Vom Schlag getroffen
«Wie kriegt man die Empathie wieder in die Köpfe», fragte Stephan Kimmig, der Schauspielregisseur, vor einem halben Jahr in der Wochenzeitung «Die Zeit». Wie aktiviert man das Mitfühlen der Menschen, elementare Emotionen? Vielleicht hat Kimmig, Jahrgang 1959, auch deshalb zur Oper gefunden – Nikolaus Bachler, Münchens Opernchef, hat ihn vom schauspielerischen Potenzial der Oper überzeugt.
Mit Mozarts dramma giocoso geht Kimmig aufs Kunstganze: Zu Beginn der Ouvertüre und auch ganz am Ende steht ein klappriger alter Mann nackt auf der Bühne und zittert wie Espenlaub – Giovannis zerbrochenes Alter Ego oder Metapher der sterbenden Menschheit?
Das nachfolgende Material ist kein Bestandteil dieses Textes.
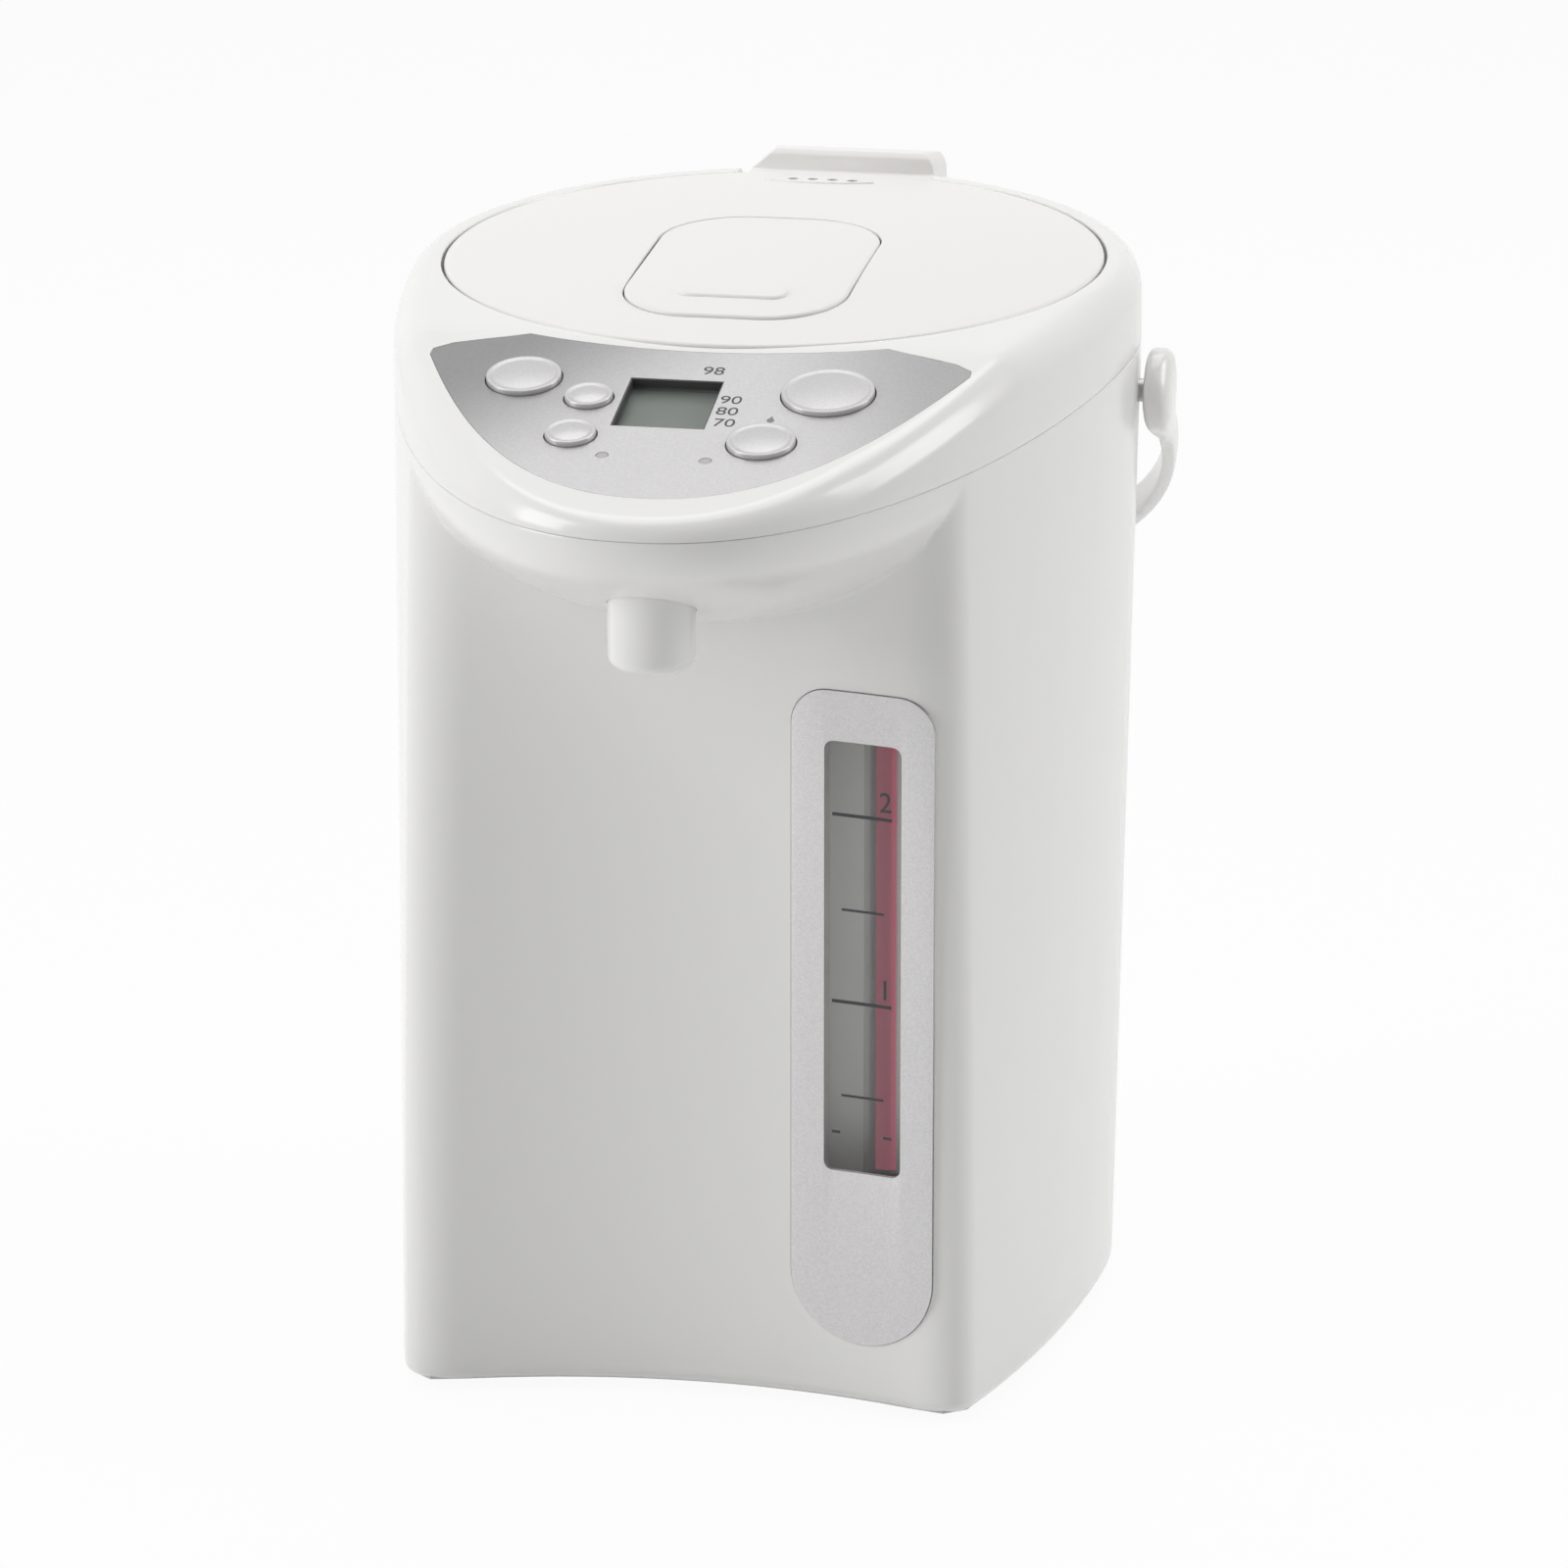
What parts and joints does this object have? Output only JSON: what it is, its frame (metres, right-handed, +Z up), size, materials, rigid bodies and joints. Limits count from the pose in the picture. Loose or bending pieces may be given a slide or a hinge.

Kimmig will Oper nicht durch Vorherrschaft der Bilder. Er sei kein «Bebilderungsregisseur», sondern einer, der ein Stück über die Figuren konzipiert. So lebt und bebt sein «Don Giovanni» in einer wild trashigen Ausformung des Personals wie des Raums. Bühnenkünstlerin und Ehefrau Katja Haß hat die weit aufgerissene Bühne vollgestellt mit hässlich riesigen Containern, deren Rotation auf der Drehbühne allerlei spielzeughafte Guckkastenaspekte öffnet.
Die Gefühlskonflikte spitzt Kimmig scharf an, zeigt das Personal in keifendem Streit miteinander – ...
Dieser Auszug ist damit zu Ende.